Later that year, Warhol investigated photographic silkscreens, creating a new form of expression. He began a production line of myriad Marilyns, Elizabeth Taylors, Elvis Presleys, car crashes, electric chairs, wanted men, and flowers. They were reproduced, transformed, and multiplied in series after series of ‘paintings’ that simultaneously reflect and critique society.
At the acme of Pop Art, Warhol abruptly declared painting dead, put away his ‘brushes’, and became a filmmaker. The following work was no less incendiary. Sleep (1963) is eight hours of his then boyfriend John Giorno asleep. Empire (1964), eight hours and five minutes long, is a single static shot of the Empire State Building. Warhol would go on to produce and/or direct around 150 films. The radicalness of these explorations cannot be understated, though, if he ever received an unreservedly glowing review for these works, it’s not to be found in Warhol.
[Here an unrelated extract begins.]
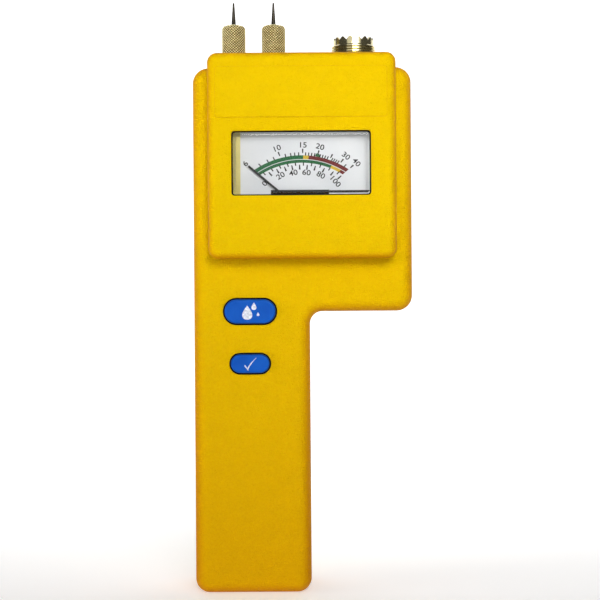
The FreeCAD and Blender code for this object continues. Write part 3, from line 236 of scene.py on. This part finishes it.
def clear_window():
    """Clear plastic that lamps shine through: light passes it as if it were open."""
    finish = Finish("clear_window", Transmission_Weight=1.0, IOR=1.49, Specular_IOR_Level=0.12)
    finish.shader.inputs["Base Color"].default_value = (0.97, 0.98, 1.0, 1.0)
    finish.rough(finish.noise(900.0), 0.0, 0.02)
    finish.bump(finish.noise(90.0, 1.0), 0.001)
    path = finish.node("LightPath")
    scattered = finish.maths("MAXIMUM", path.outputs["Is Diffuse Ray"],
                             path.outputs["Is Glossy Ray"])
    lit = finish.maths("MAXIMUM", path.outputs["Is Shadow Ray"], scattered)
    mix = finish.node("MixShader", Fac=lit)
    finish.feed(mix.inputs[1], finish.shader.outputs["BSDF"])
    finish.feed(mix.inputs[2], finish.node("BsdfTransparent").outputs["BSDF"])
    finish.feed(finish.tree.nodes["Material Output"].inputs["Surface"], mix.outputs["Shader"])
    return finish


def knurled_brass():
    """Brass with painted light: a painted highlight on the knurls' peaks and painted shade in the
    valleys between them.
    """
    finish = Finish("knurled_brass", Metallic=0.2)
    groove = finish.node("Attribute")
    groove.attribute_name = GROOVE
    # painted highlight and shade: lighter where a point stands out, dark where it lies deep, with
    # a little random tone
    painted_knurl_shade = finish.maths("ADD", groove.outputs["Fac"],
                         finish.between(finish.noise(500.0), -0.1, 0.1))
    finish.colour(finish.ramp(painted_knurl_shade, [(0.0, (0.95, 0.88, 0.5)), (0.55, (0.93, 0.8, 0.38)),
                                      (0.75, (0.15, 0.1, 0.03)), (1.0, (0.03, 0.02, 0.005))]))
    fine = finish.noise(2800.0)
    finish.rough(fine, 0.2, 0.3)
    return finish.bump(fine, 0.005)


def battery_jacket():
    """Plain two-tone jacket: dark below, copper above."""
    finish = Finish("battery_jacket", Metallic=0.6)
    height = finish.between(finish.along("Z"), 0.0, 1.0, 0.003, 0.049)
    finish.colour(finish.ramp(height, [(0.0, (0.02, 0.02, 0.025)), (0.7, (0.02, 0.02, 0.025)),
                                       (0.72, (0.5, 0.22, 0.08)), (1.0, (0.55, 0.25, 0.1))]))
    scuffs = finish.noise(400.0)
    finish.rough(scuffs, 0.25, 0.45)
    return finish.bump(scuffs, 0.01)


def resistor_tan():
    """Lacquered bodies with colour rings, tinned at the ends."""
    finish = Finish("resistor_tan")
    rings_per_metre = 700.0
    rings = finish.maths("FRACT", finish.maths("MULTIPLY", finish.along("Z"), rings_per_metre))
    finish.colour(finish.ramp(rings, [(0.0, (0.55, 0.38, 0.2)), (0.55, (0.55, 0.38, 0.2)),
                                      (0.6, (0.3, 0.05, 0.02)), (0.9, (0.05, 0.03, 0.02))]))
    lacquer = finish.noise(900.0)
    finish.rough(lacquer, 0.25, 0.4)
    return finish.bump(lacquer, 0.01)


def board_green():
    """Solder resist over copper tracks that run across and along the board."""
    finish = Finish("board_green")
    tracks_per_metre = 390.0
    across, along = [
        finish.maths("FRACT", finish.maths("MULTIPLY", finish.along(axis), tracks_per_metre))
        for axis in "XZ"]
    choice = finish.maths("GREATER_THAN", finish.noise(90.0, 0.0), 0.5)
    track = finish.maths("ADD", finish.maths("MULTIPLY", across, choice),
                         finish.maths("MULTIPLY", along, finish.maths("SUBTRACT", 1.0, choice)))
    raised = finish.maths("GREATER_THAN", track, 0.6)
    finish.colour(finish.ramp(raised, [(0.0, (0.01, 0.11, 0.04)), (1.0, (0.02, 0.2, 0.07))]))
    finish.rough(finish.noise(500.0), 0.25, 0.4)
    return finish.bump(raised, 0.03)


def coil_copper():
    finish = Finish("coil_copper", Metallic=1.0)
    radians_per_metre = 40000.0
    windings = finish.maths("SINE",
                            finish.maths("MULTIPLY", finish.along("Y"), radians_per_metre))
    finish.colour(finish.ramp(finish.noise(600.0), [(0.3, (0.45, 0.16, 0.06)),
                                                    (0.7, (0.6, 0.24, 0.1))]))
    finish.rough(windings, 0.3, 0.4)
    return finish.bump(windings, 0.02)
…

In 1964 Warhol established the first of his Factories, with an open-door policy. The silver Factory attracted gangs of misfits, fuelled by amphetamines and egomania, who could be employed to sweep up, create art, or be elevated on a whim to stardom. In 1968 this free-spirited scene would culminate in Warhol’s first death at the hands of Valerie Solanas, author of the radical feminist S.C.U.M Manifesto. Gopnik’s retelling of this incident is as darkly comic as it is tragic.
In Warhol, Andy is artistically confronting, sardonically clever, and very funny. As an artist he offered a wry, tongue-in-cheek commentary on society, commerce, value, consumerism, sexuality, and what constitutes art. It is a conversation that continues to this day.
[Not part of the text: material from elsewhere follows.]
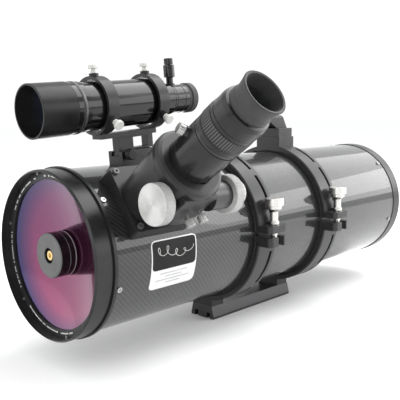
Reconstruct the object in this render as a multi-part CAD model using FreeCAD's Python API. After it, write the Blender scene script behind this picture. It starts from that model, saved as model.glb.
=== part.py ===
import FreeCAD, Part
import math
import os

from FreeCAD import Placement, Rotation, Vector

# A 152 mm Maksutov-Newtonian telescope tube with its rings, dovetail bar, carry handle, focuser,
# eyepiece and finder. Millimetres. While it is built, +X runs along the optical axis from the front
# lip (x = 0, z = 0 on the axis) to the rear cell, +Z is up and the focuser leans to -Y. Each piece is
# moved at the end so that the origin is the middle of the dovetail bar's underside.

# ---- optical tube ----
TUBE_OD = 193.0
TUBE_WALL = 3.0
TUBE_FRONT = 27.0
TUBE_REAR = 622.9
CELL_LIP_STEP = 1.5
CELL_FLANGE_STEP = 3.5
FRONT_FLANGE_LENGTH = 4.0
SPIGOT_LENGTH = 18.0
SPIGOT_WALL = 6.0
REAR_CELL_LENGTH = 23.9
CELL_SCREW_ANGLE = 43.5

# ---- corrector and secondary ----
CORRECTOR_INSET = 1.0
CORRECTOR_RIM = 6.0
CORRECTOR_FRONT_CURVE_R = 240.0
CORRECTOR_REAR_CURVE_R = 246.0
CORRECTOR_THICKNESS = 14.0
CORRECTOR_HOLE_R = 7.0
CORRECTOR_FIT = 0.8
RETAINER_SET_BACK = 11.0
RETAINER_THICKNESS = 3.2
HOLDER_R = 26.0
HOLDER_SET_BACK = 6.0
HOLDER_CAP_LENGTH = 12.4
HOLDER_RECESS_R = 9.0
HOLDER_RECESS_DEPTH = 4.0
DIAGONAL_R = 24.0
DIAGONAL_THICKNESS = 7.0
HUB_THICKNESS = 2.5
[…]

Each aspect of Warhol’s output is given equal attention in the book: Commercial Art, Pop Art, Photobooth Portraits, Exploding Plastic Inevitable, Brillo Boxes, Video Art, Film Work, Raid the Icebox, Time Capsules, Shadow Painting, Camouflage Paintings, Piss Paintings, Oxidations, Torsos and Sex Parts, and Business Art. No period or avenue is missed.
Gopnik reveals a restless, inventive mind, a penny-pinching boss, a shopaholic, a rabid collector, and a techno-savvy innovator. He was both mean and generous, a provocateur, a starry-eyed fanboy, a caring son who didn’t attend his mother’s funeral. An avid consumer of books, media, and music who was well versed in the minutiae of his profession. A man who could be shy and inarticulate expressing the simplest ideas about his work but who could move, when he chose, with ease through all levels of society, from the high to the low. The book also reveals a ceaseless worker with a camera always ready, one who constantly sought new technology to advance his conceptual ideas. Warhol achieves, through intense scrutiny, a far more rounded, exacting, and human portrait of its purposefully enigmatic subject.
There is an enormous life housed in these pages; Warhol remains fascinating throughout. Gopnik’s access to more than 100,000 documents, hundreds of interviews, boxes of ephemera, and the Warhol Museum in Pittsburgh enables him to track the days and nights of the man. Gopnik pinpoints where Warhol was, whom he was with, and sometimes even what he ate. However, the spirit of this genius proves as elusive as ever. The closer you get to the screen the more difficult it is to see the image.
All the disguises of this protean artist are exposed in Warhol, but they remain effective in concealing their creator. Andy Warhol is no less a mystery on the last page.